Sukses

Ketua KPK: Setya Novanto Dicegah Karena Saksi Penting

Sementara itu, Setya Novanto mengaku menghormati proses pencegahannya tersebut.

Liputan6.com, Jakarta - Ketua DPR Setya Novanto dicegah bepergian ke luar negeri. Komisi Pemberantasan Korupsi (KPK) meminta Imigrasi mencegah Setya, karena Ketua Umum Partai Golkar ini merupakan saksi penting untuk tersangka kasus dugaan korupsi proyek e-KTP Andi Agustinus alias Andi Narogong.

"Kan dia saksi penting untuk Andi Narogong," kata Ketua KPK Agus Rahardjo di kantor Kemenko Polhukam, Jakarta, Selasa (11/4/2017).

Dia menjelaskan, setelah KPK mencegah Setya Novanto bepergian ke luar negeri, pihaknya akan mengikuti apa yang terjadi dalam proses persidangan kasus korupsi e-KTP.

"Kita ikuti proses persidangan dulu saja. Jadi kita ikuti saja," pungkas Agus.

Sementara itu, Setya Novanto mengaku menghormati proses pencegahannya tersebut.

"Masalah pencegahan di luar negeri saya baru tahu tadi, saya menghargai dan tentu apa pun yang diputuskan saya sangat memberikan dukungan atas proses hukum yang berlaku di Indonesia," kaya Setya Novanto di Gedung DPR.

Ketua DPR Setya Novanto dicegah bepergian keluar negeri selama enam bulan ke depan. Direktur Jenderal Imigrasi Ronny F Sompie mengatakan, sudah sejak kemarin malam Dirjen Imigrasi menerima Surat Permintaan Pencegahan untuk tidak bepergian keluar negeri dari KPK.

"Langsung dimasukkan ke dalam Sistem Informasi dan Manajemen Keimigrasian untuk berlaku selama enam bulan," kata Ronny F Sompie seperti dikutip dari Antara.

Dalam dakwaan mantan Direktur Jenderal Kependudukan dan Pencatatan Sipil, Irman serta mantan Direktur Pengelolaan Informasi Administrasi Kependudukan, Sugiharto, dalam perkara korupsi pengadaan KTP elektronik (e-KTP), nama Setya Novanto sering muncul sebagai salah satu pihak yang berperan dalam pengadaan e-KTP dengan total anggaran Rp 5,95 triliun.

Antara lain menghadiri pertemuan di Hotel Grand Melia pada 2010 yang dihadiri Irman, Sugiharto, Andi Agustinus alias Andi Narogong, dan Diah Anggraini yang ketika itu menjabat sebagai Sekretaris Jenderal Kementerian Dalam Negeri.

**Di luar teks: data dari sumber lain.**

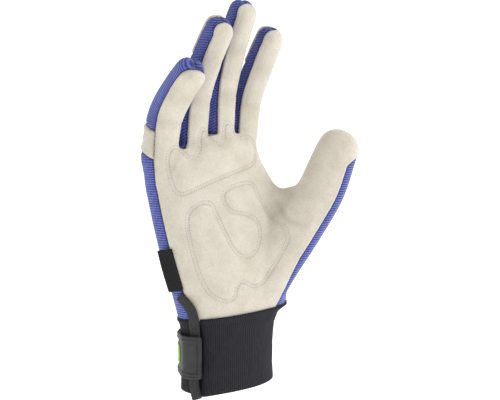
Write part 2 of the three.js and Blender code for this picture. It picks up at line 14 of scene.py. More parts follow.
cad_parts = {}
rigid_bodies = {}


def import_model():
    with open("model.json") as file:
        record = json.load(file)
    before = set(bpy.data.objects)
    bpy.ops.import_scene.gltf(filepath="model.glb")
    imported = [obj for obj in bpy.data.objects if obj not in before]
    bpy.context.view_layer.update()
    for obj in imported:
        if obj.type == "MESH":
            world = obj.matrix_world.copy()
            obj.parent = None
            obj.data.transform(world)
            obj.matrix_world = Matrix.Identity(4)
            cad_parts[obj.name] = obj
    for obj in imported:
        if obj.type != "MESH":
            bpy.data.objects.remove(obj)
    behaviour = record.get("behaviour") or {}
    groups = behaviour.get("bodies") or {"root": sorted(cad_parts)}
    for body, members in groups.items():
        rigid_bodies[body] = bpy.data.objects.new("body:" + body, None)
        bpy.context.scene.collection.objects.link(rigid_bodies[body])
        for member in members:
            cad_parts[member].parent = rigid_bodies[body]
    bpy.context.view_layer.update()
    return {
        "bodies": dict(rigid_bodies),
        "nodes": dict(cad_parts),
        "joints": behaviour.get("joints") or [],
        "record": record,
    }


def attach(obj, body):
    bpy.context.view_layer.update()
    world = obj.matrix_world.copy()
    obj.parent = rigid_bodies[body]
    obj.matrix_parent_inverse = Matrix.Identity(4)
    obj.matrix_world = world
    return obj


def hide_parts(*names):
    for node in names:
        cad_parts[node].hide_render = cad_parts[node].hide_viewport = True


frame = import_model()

# Camera
# A long lens at the height of the palm, from the little finger's side, as the photo was taken.
AZIMUTH = math.radians(-30)
RISE = math.radians(4)
DISTANCE = 0.8722
TARGET = Vector((0.866 * 0.0138, -0.5 * 0.0138, 0.1152))
camera = bpy.data.objects.new("camera", bpy.data.cameras.new("camera"))
bpy.context.collection.objects.link(camera)
camera.data.lens = 100
camera.data.sensor_width = 36
camera.data.clip_start = 0.01
out = Vector((math.sin(AZIMUTH) * math.cos(RISE), -math.cos(AZIMUTH) * math.cos(RISE), math.sin(RISE)))
camera.location = TARGET + out * DISTANCE
camera.rotation_euler = (TARGET - camera.location).to_track_quat("-Z", "Y").to_euler()
bpy.context.scene.camera = camera

# The skin
# The outside of the filled glove. The palm, the fingers, the thumb and the web between thumb and index
# finger are rounded bodies that run into each other, and all the sewn panels are cut from their skin.
HAND_LENGTH = 200
PALM_WIDTH = 82
PALM_DEPTH = 34
FINGER_WIDTH = 19
FINGER_DEPTH = 22.5
THUMB_WIDTH = 29
THUMB_DEPTH = 25
CUFF_HEIGHT = 44
GRAIN = 1.0  # size of the skin's faces
JOINED = 1.22  # where two bodies are both nearer than this outness, their join is smoothed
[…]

Dalam pertemuan itu, Setya Novanto menyatakan dukungannya dalam pembahasan anggaran proyek penerapan e-KTP.

Pada Juli-Agustus 2010, ketika DPR mulai membahas Rencana APBN 2011, Andi Agustinus beberapa kali bertemu Setya Novanto, Anas Urbaningrum, dan Nazaruddin yang dianggap sebagai representasi Partai Golkar dan Partai Demokrat yang dapat mendorong Komisi II menyetujui proyek pengadaan e-KTP.

Proses pembahasan akan dikawal Fraksi Partai Demokrat dan Golkar dengan kompensasi, Andi memberikan bayaran kepada anggota DPR dan pejabat Kementerian Dalam Negeri.

Sebagai imbalan, Setya Novanto dan Andi Agustinus mendapat 11 persen atau Rp 574,2 miliar, sedangkan Partai Golkar mendapat Rp 150 miliar.

Selain Irman dan Sugiharto, KPK juga sudah menetapkan Andi Agustinus alias Andi Narogong dan mantan anggota Komisi II dari Fraksi Hanura Miryam S Haryani sebagai tersangka dalam perkara ini.

Ketua DPR RI Setya Novanto dalam keterangan di hadapan majelis hakim Pengadilan Tipikor Jakarta, mengaku tak pernah menerima aliran dana suap dari proyek e-KTP.

"Tidak pernah Yang Mulia," kata Setya Novanto yang dihadirkan sebagai saksi untuk terdakwa Irman dan Sugiharto, dalam sidang kasus korupsi e-KTP, Kamis 6 April 2017.

Setya Novanto juga mengaku tak tahu secara detail mengenai proyek e-KTP. Meski jabatannya pada saat itu sebagai Ketua Fraksi, dia hanya mendapat laporan terkait rapat pembahasan e-KTP dengan Komisi II DPR melalui Chairuman Harahap. Chairuman sendiri saat itu Ketua Komisi II DPR.